The way it remains compatible with the current must-consume invariant is such that it's attached to an existing Parser.

There is not a positive lookahead yet as I haven't run into a need myself. I can imagine positive lookahead being useful but a real use case can help guide us in naming it not very academic (i.e. notFollowedBy() instead of negativeLookahead()).

A confusion point we need to carefully work around is that there is already .followedBy(), which isn't a lookahead. So how do we name it so that it doesn't make .followedBy() look weird?

Thanks for giving an example. Can you go into a bit more contexts about this use case? I still don't quite understand it.

[ogregoire]

Note that there is .notFollowedBy(String) and .notFollowedBy(Parser).

Yeah, those have been super useful — I use them a lot. The negative version handles maybe 80% of what I need.

A confusion point we need to carefully work around is that there is already .followedBy(), which isn't a lookahead. So how do we name it so that it doesn't make .followedBy() look weird?

Honestly, the simplest thing might be to skip the attached form entirely and just add a static lookAhead(p):

public static Parser<Void>.OrEmpty lookAhead(Parser<?> inner);

Then nothing about .followedBy() changes, and you'd just write:

parser.followedBy(lookAhead(p))
lookAhead(p).then(parser)

If you ever want an attached version later, something like .requireFollowing(p) or .expecting(p) would read clearly different from the consuming .followedBy(p). But I think you can punt on that until someone actually needs it.

Can you go into a bit more contexts about this use case?

Sure — let me try with a really simple example.

Say I'm parsing little English-ish sentences:

I eat an apple.
I eat an apple, then I drink water.

The first is just a bare action. The second is "an action, plus a continuation rider that says what I do next." When the parser sees "I eat an apple," I want to attach the ", then I drink water" as a rider on the first action — but only if it's actually there. If the input is just "I eat an apple." with nothing after, the action stands alone.

Now here's the catch: ", then I drink water" is also a perfectly valid free-standing sentence somewhere else in the grammar (it's just another action).
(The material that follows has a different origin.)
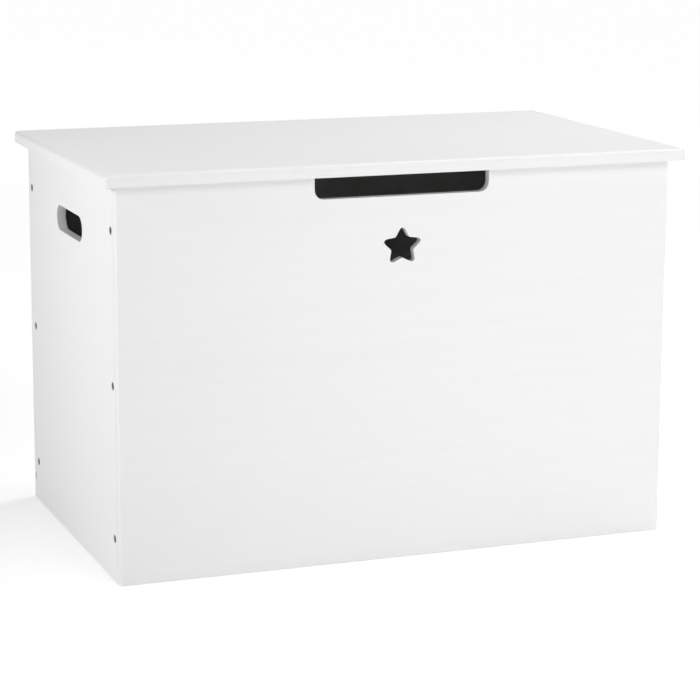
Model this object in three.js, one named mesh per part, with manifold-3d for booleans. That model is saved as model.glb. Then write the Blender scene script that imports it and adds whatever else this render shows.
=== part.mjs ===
// A wooden toy box with a hinged lid, in millimetres: X to the right, Y to the back, Z up.
// The origin is on the floor under the middle of the closed box, its hinge knuckles included.
import * as THREE from "three";
import { mergeVertices } from "three/addons/utils/BufferGeometryUtils.js";
import Module from "manifold-3d";

const wasm = await Module();
wasm.setup();

// The case: 9 mm painted boards, with the front and the back lapped over the ends of the sides.
const CASE_WIDTH = 573;
const CASE_DEPTH = 345;
const CASE_TOP = 383;
const BOARD = 9;
const GLUE_GAP = 0.2;

// A cutter runs this far past each face that it leaves.
const OVERRUN = 5;

// The floor of the case is a thinner board, held in a groove that runs round all four walls.
const FLOOR_BOARD = 6;
const FLOOR_UNDERSIDE = 21;
const GROOVE_DEPTH = 4.5;
const GROOVE_PLAY = 0.3;

// The lid: a 12 mm board, rounded over on its top edges and square underneath.
const LID_WIDTH = 600;
const LID_THICKNESS = 12;
const LID_FRONT_OVERHANG = 12.8;
const LID_REAR_OVERHANG = 3.3;
const LID_GAP = 1.5;
const LID_CORNER_RADIUS = 4;
const LID_EDGE_RADIUS = 4;

// The openings: a finger slot in the front's top edge, a star under it, a hand hole in each side.
const SLOT = { width: 180.5, depth: 21, cornerRadius: 9.5 };
const STAR = { height: 312.4, tip: 22, waist: 11, tipRadius: 2.5, waistRadius: 1.2 };
const STAR_STRETCH = { wide: 1.045, high: 0.968 };
const HAND_HOLE = { length: 100, height: 25.5, centre: 324 };

// Corner battens behind the front and the back, and the rail that the hinges are screwed to.
const BATTEN = 16;
const BATTEN_TOP = 380;
const RAIL = { depth: 18, height: 30 };

// Each side is screwed to its battens. The setback is from the case's nearest corner edge.
const SCREW_RECESS = 0.5;
const SIDE_SCREWS = [
  { name: "front_bottom", height: 42.5, setback: 17 },
  { name: "front_middle", height: 192, setback: 17 },
  { name: "front_top", height: 340.5, setback: 17 },
  { name: "back_bottom", height: 43, setback: 20.5 },
  { name: "back_middle", height: 191, setback: 20 },
  { name: "back_top", height: 338, setback: 15 },
];

// Wood screws with countersunk heads, and the clearance of the hole that each sits in.
const SIDE_SCREW = { headRadius: 4, rim: 0.5, shankRadius: 2, length: 22, point: 4 };
const HINGE_SCREW = { headRadius: 2.8, rim: 0.2, shankRadius: 1.4, length: 13.5, point: 3 };
const SHORT_SCREW = { headRadius: 2.8, rim: 0.2, shankRadius: 1.4, length: 9.5, point: 3 };
const PLATE_SCREW = { headRadius: 2.8, rim: 0.2, shankRadius: 1.4, length: 7.5, point: 3 };
const SCREW_CLEARANCE = 0.3;
const HOLE_MOUTH = 2;
const SCREW_SIDES = 12;

// Butt hinges. The axis is as far behind the back as it is below the underside of the lid. Seat
// is the gap between a leaf and its wood.
const HINGE = { length: 50, spacing: 380, leaf: 1.2, reach: 22, axisOffset: 3.3, seat: 0.1 };
const KNUCKLE = { radius: 3, middleLength: 17, endGap: 0.3, clearance: 0.3 };
const HINGE_PIN = { radius: 1.6, headRadius: 2.3, head: 0.8, play: 0.2 };
const HINGE_SCREW_AT = { reach: 14, spacing: 32 };
const PIN_SIDES = 16;

// Lid stays: two arms that fold as a parallelogram with the hinge axis, the pivot on the side
// and the pivot on the lid. Pivots are measured forward of and above the hinge axis.
const SIDE_PIVOT = { forward: 42, up: -62 };
const LID_PIVOT = { forward: 60, up: -10 };
const ARM = { thickness: 1.5, radius: 7 };
const RIVET = { radius: 2.5, headRadius: 4.2, head: 1, play: 0.3, headGap: 0.2 };
const STAY_LAYERS = { plate: 0.85, lowerArm: 2.75, upperArm: 4.75, flange: 6.75 };
const STAY_PLATE = { width: 20, height: 56, below: 8, cornerRadius: 4, screwSpacing: 40 };
const STAY_FOOT = { length: 34, width: 19, thickness: 1.3, screwSpacing: 22, screwInset: 10.5 };
const STAY_FLANGE = { radius: 9, shoulder: 4 };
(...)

So the action parser can't always grab the "then" — sometimes it belongs to whatever's parsing the list of sentences at the outer level.

What I want to write is basically: "parse the action, and if a , then follows, also grab the rider — but don't consume the , then if no rider is going to come."

// What I want:
ACTION.optionallyFollowedBy(
    lookAhead(string(", then")).then(RIDER),
    Action::withRider)

Without lookahead I end up doing one of:

1. Parse the action, then try to parse the rider, and if it fails, backtrack — except dot-parse doesn't really do backtracking, so this gets awkward.
2. Always parse "action [+ optional rider]" greedily, and then hope the outer list parser figures it out. This breaks because the outer parser was counting on the "then" being there for it.
3. Parse everything flat and figure out the structure afterward in a second pass. Works, but now the parse tree doesn't match the grammar I'm trying to express.
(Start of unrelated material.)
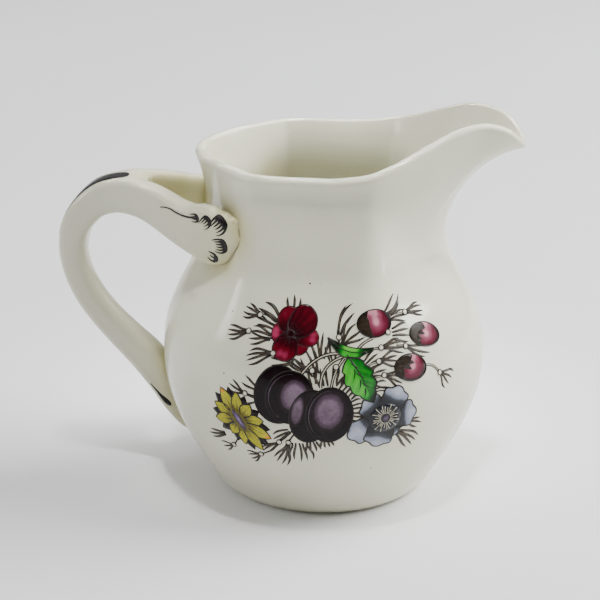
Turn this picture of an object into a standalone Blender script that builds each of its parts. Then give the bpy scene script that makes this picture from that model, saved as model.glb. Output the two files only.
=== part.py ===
"""A small glazed cream jug: a cast body with a pulled spout, a forked handle luted on, and enamel decoration.

Lengths are millimetres until a mesh is made, where MM turns them into metres. The bowl's axis is vertical.
The spout points to +X, the handle to -X and the decorated side faces -Y. Z is 0 where the foot stands.
"""

import bpy
import bmesh
import math
import numpy as np
from mathutils import Vector

MM = 0.001
COLLECTION = "cream_jug"

# The bowl's axis lies this far along +X, so that the origin is below the middle of the whole jug.
AXIS_X = 10.0

# Body of the jug. The bowl's slope where it meets the neck is taken over SLOPE_STEP of height.
BOWL_START_Z = 1.2
NECK_Z = 70.0
SLOPE_STEP = 2.0
WALL = 3.1
LIP_WALL = 2.7
SPOUT_LIP_WALL = 2.0
LIP_BLEND = 12.0
LIP_HEIGHT_RATIO = 0.8
# Nearer to the spout's tip than this many degrees, the columns of the neck run straighter towards the tip.
TIP_TURN = 25.0
HEXAGON_SHARPNESS = 11.0
HEXAGON_START_Z = 40.0
FLOOR_START_Z = 6.0
# Height and radius of the bowl's outside, foot to neck.
PROFILE = [
    (0.0, 26.3), (1.2, 28.0), (5.0, 30.6), (12.0, 34.8), (20.0, 38.8), (30.0, 41.9),
    (38.0, 42.4), (46.0, 41.5), (53.0, 38.9), (60.0, 35.5), (66.0, 32.9), (72.0, 31.6),
]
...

Same kind of thing comes up with: "I eat an apple" vs "I eat an apple if I'm hungry" — where "if I'm hungry" attaches to the eating, but "If I'm hungry, I eat an apple" is also a valid sentence with the if clause at the front. The action parser needs to know whether if is coming up before deciding whether to grab it.

That's pretty much it. Just "let me peek without eating" so I can decide whether the next bit belongs to me or to the parser one level up.

[fluentfuture]

About that code example:

ACTION.optionallyFollowedBy(
    lookAhead(string(", then")).then(RIDER),
    Action::withRider)

I'd just use:

ACTION.optionallyFollowedBy(
    string(", then").then(RIDER),
    Action::withRider)

What doesn't work in this no-lookahead version?
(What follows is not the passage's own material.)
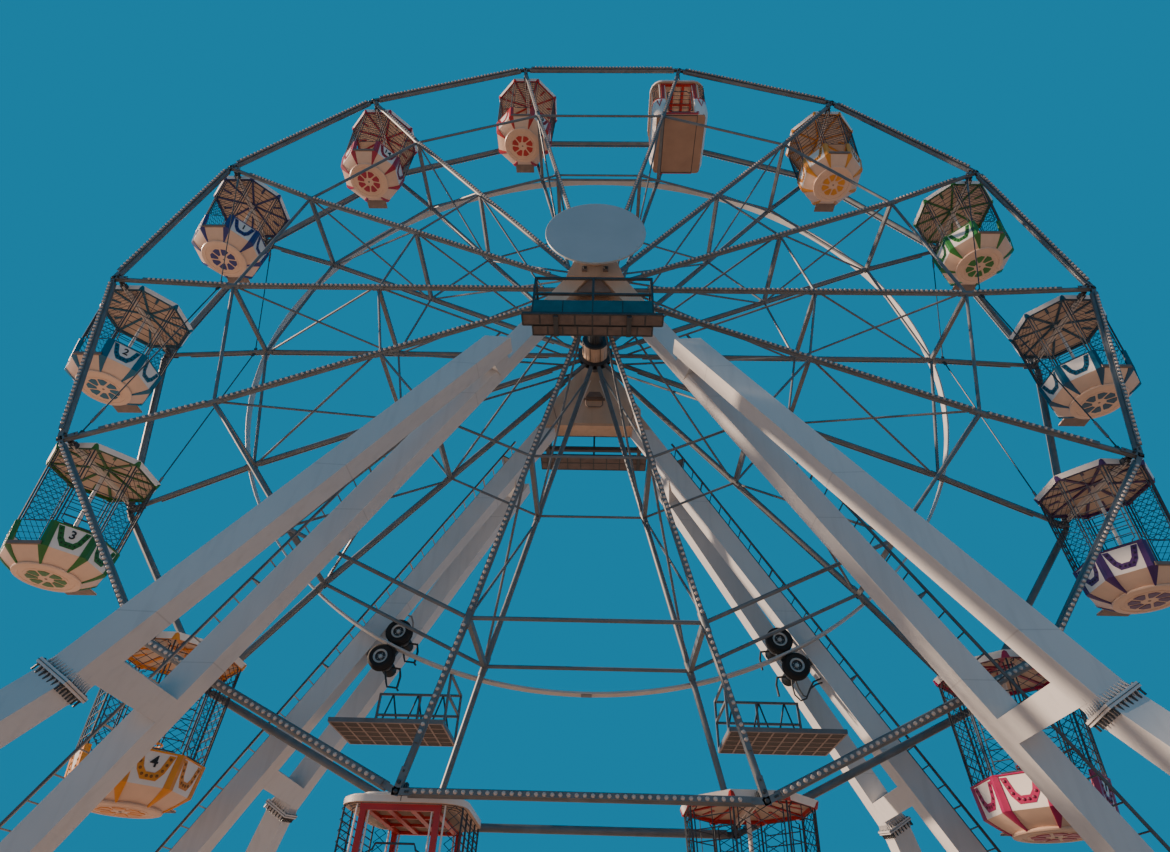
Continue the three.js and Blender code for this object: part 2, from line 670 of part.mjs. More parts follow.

EDIT: perhaps the RIDER parser needs to see the ", then" prefix?

But if so, why not just:

ACTION.optionallyFollowedBy(RIDER, Action::withRider)

?

[fluentfuture]

Honestly, the simplest thing might be to skip the attached form entirely and just add a static lookAhead(p):

I want to reply to this because it actually touches on one of the most fundamental design philosophy differences in Dot Parse compared to other combinator frameworks.

In Dot Parse, there is no standalone zero-width lookahead combinators, not even as OrEmpty type. And it's the key invariant that enables left recursion detectability at parser definition time.

That is, before a Rule can be chained up recursively through the define() or definedAs(target) methods, it performs a dry-run using target.matches(""). If target is left recursive (say, it's defined directly as sequence(me, foo), or indirectly as sequence(fooThatMayBeEmpty, me)), matches("") must throw an IllegalStateException before Dot-Parse allows the recursive parser to be created.

Critically, this check must be unconditional. That is, even if left recursion only happens with a particular input, ISE must be thrown during dry run to make sure there is no surprise in production.

Direct left recursion (sequence(me, foo)) is easy, as soon as me is evaluated, reentry at index 0 is a reliable signal for left recursion.

Indirect left recursion (define(me -> sequence(foo, me))) otoh is more difficult: if foo can ever match empty at all, we need to ensure that foo must succeed during dry run in order for me to be evaluated (and then throw).

If foo is a Parser, it always consumes, so me will not be evaluated, and it correctly proves that there's no left recursion.

If foo is an OrEmpty, by knowing that all OrEmpty will always succeed on empty, me will be evaluated and thus throw.

Had Dot Parse allowed for example Parser.notEof() as a standalone conditional OrEmpty, you'd have been able to write sequence(notEof(), me), and it will defeat the match("") dry run because notEof() would fail to match and thus me will be shortcircuited -> the dry run does nothing. Later in production, when you feed it non-empty input, boom, left recursion causes StackOverflowError.

In all the combinator frameworks that allow these flexible standalone lookaheads, few protects against infinite loop, and none can detect left recursion at parser definition time, as far as I know.

For example Scala has Fast Parse, it doesn't have either infinite loop safety or left recursion safety; Cats Parse offers infinite loop safety (using a similar type dichotomy of Parser<T> vs. Parser0<T>), but it still falls short of left recursion protection: you got only useless StackOverflowError at runtime.